The Ontario government’s management of our province’s energy file has been an abomination.
Here are the top five government blunders that contributed to higher energy prices:
1. Debt Retirement Charge
When the former Ontario Hydro utility was dismantled in 1999, it handed an astonishing $38.1 billion in debt and liabilities to the Ontario Electricity Finance Corporation. That debt was to be paid off by ratepayers through the “debt retirement fee”. This debt would have long since been retired, had it not been for a loophole that allowed the Liberal government to redirect these funds for other purposes rather than actually paying off this debt. This debt is now not projected to be paid off until 2016.
2. Green Energy Act
Former premier Dalton McGuinty’s green pet project has been nothing short of a disaster. It closed all the province’s low-cost coal production plants and replaced them with highly subsidized solar and wind farms.

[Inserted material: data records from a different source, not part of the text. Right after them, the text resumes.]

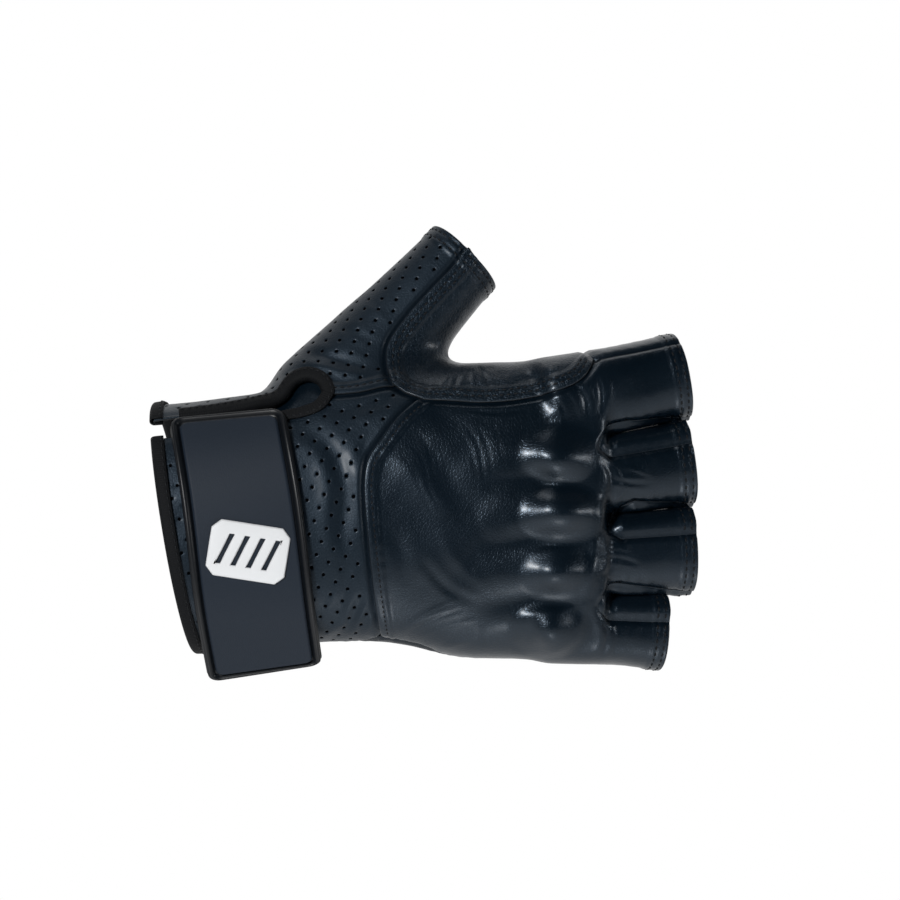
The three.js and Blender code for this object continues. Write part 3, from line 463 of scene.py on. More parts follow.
def finger_runs(i, top, tongue):
    """The seams that bound one finger's back piece and palm piece: top steps over it, tongue along it."""
    finger = FINGERS[i]
    length = finger["length"]
    low, low_root = (-PALM_SEAM, -PALM_SEAM) if i == 3 else (LOW_SEAM, LOW_ROOT)
    high_at = finger["root_high"] if i == 0 else PALM_FORK
    low_at = finger["root_low"] if i == 3 else PALM_FORK
    near = PALM_SEAM if i == 0 else FORK_PALM_SEAM
    far = 360 - (PALM_SEAM if i == 3 else FORK_PALM_SEAM)
    corners = dict(
        back=((finger["root_high"], finger["seam"]), (finger["root_low"], low_root),
              (length, finger["seam"]), (length, low)),
        palm=((high_at, near), (low_at, far), (length, near), (length, far)),
    )
    runs = {}
    for side, (root_high, root_low, rim_high, rim_low) in corners.items():
        runs[f"{side}_root"] = over_finger(i, root_high, root_low, top)
        runs[f"{side}_high"] = over_finger(i, root_high, rim_high, tongue)
        runs[f"{side}_low"] = over_finger(i, root_low, rim_low, tongue)
        runs[f"{side}_rim"] = over_finger(i, rim_high, rim_low, top)
    return runs


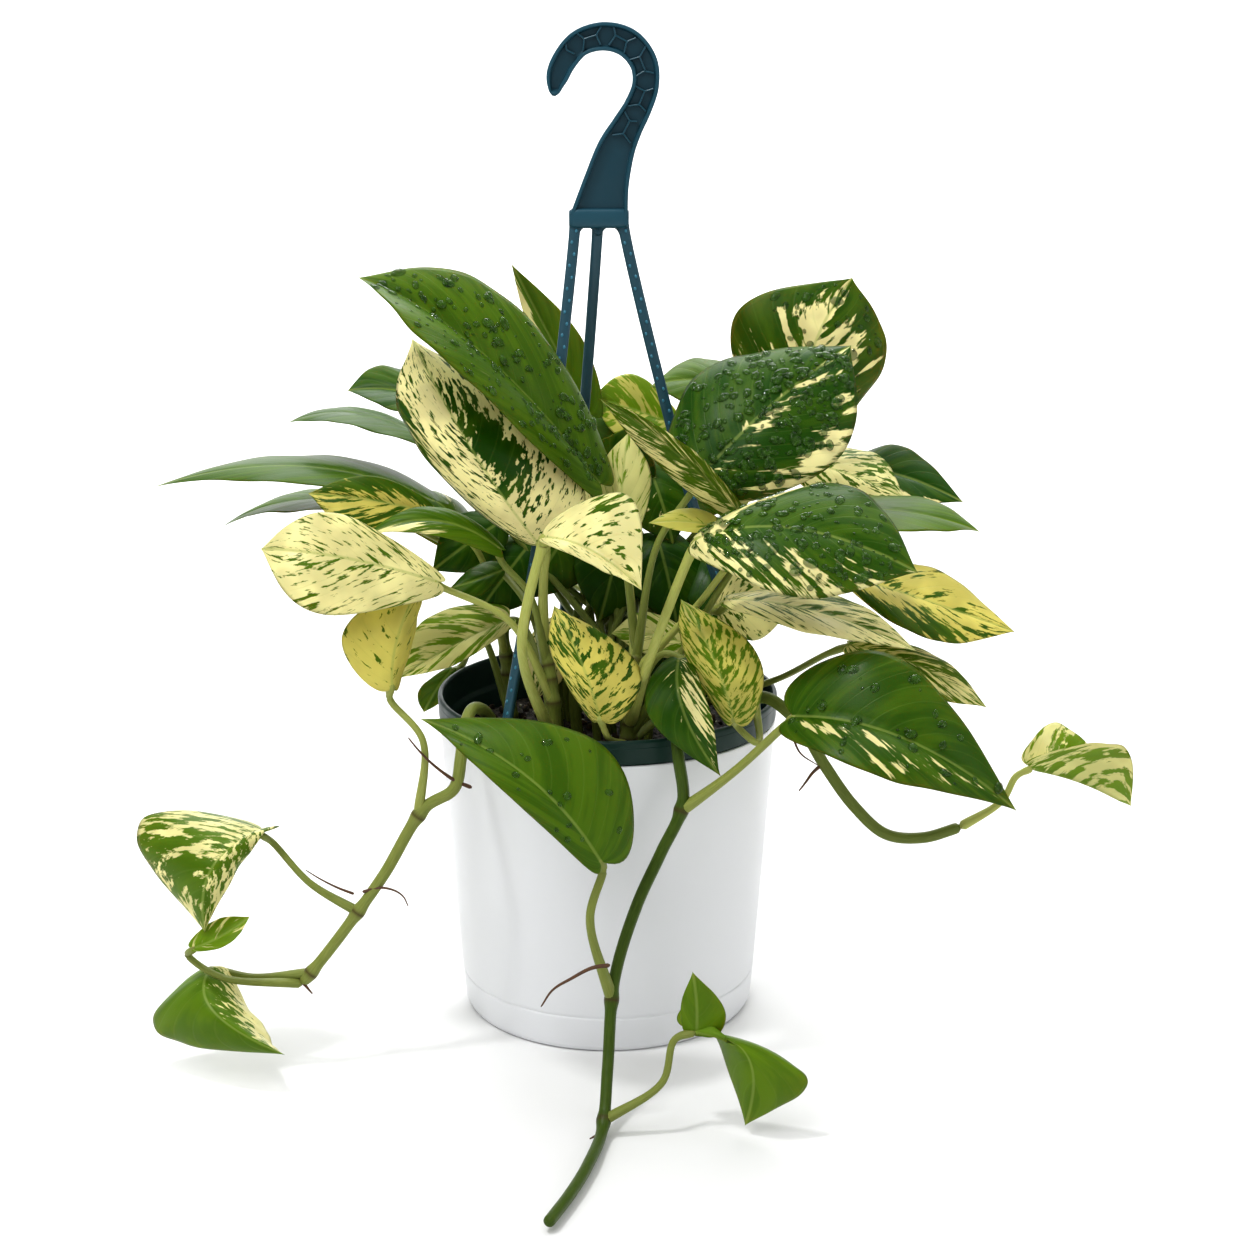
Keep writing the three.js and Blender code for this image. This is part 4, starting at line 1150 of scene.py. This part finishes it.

Aside from being disruptive eyesores in many communities, these new “renewable” energy sources are far from reliable and therefore required backup electricity plants to be built. This also means Ontario produces too much energy, and is forced to sell excess electricity at a loss, or sometimes even pay producers not to produce energy.
3. Global Adjustment
The Fraser Institute recently released a report that zeroed in on the Global Adjustment as a major factor in higher energy prices. This charge on your electricity bill, (or the Orwellian-sounding “adjustment” as it were) claims to pay for conservation programs, but it also includes a fee to cover the costs of subsidies to green energy producers. According to the Fraser report, the Global Adjustment is the leading factor in rising electricity costs over the past six years.
4. Employee compensation
Last December, an Auditor General’s report revealed the culture of entitlement and lucrative compensation benefits for employees at Ontario’s hydro utilities such as Ontario Power Generation (OPG) and Hydro One. It was later hinted by the finance ministry that these costs affect hydro rates, and the lack of sustainable funding in hydro pension plans could cause significant rate hikes in the future.
5. Gas plant fiasco
As we learned from the 2013 Auditor General’s report, the price tag for the Liberals’ political decision to cancel two gas plants is up to $1.09 billion. Hydro ratepayers across the province will cover the tab for the cancelled plants over the next 20 years — meaning the sting to taxpayers for such gross misconduct will long be felt. When you open up your next hydro bill, remember, this is just another way you are paying the price for mismanagement, insider deals, deception and waste at the hands of the provincial government.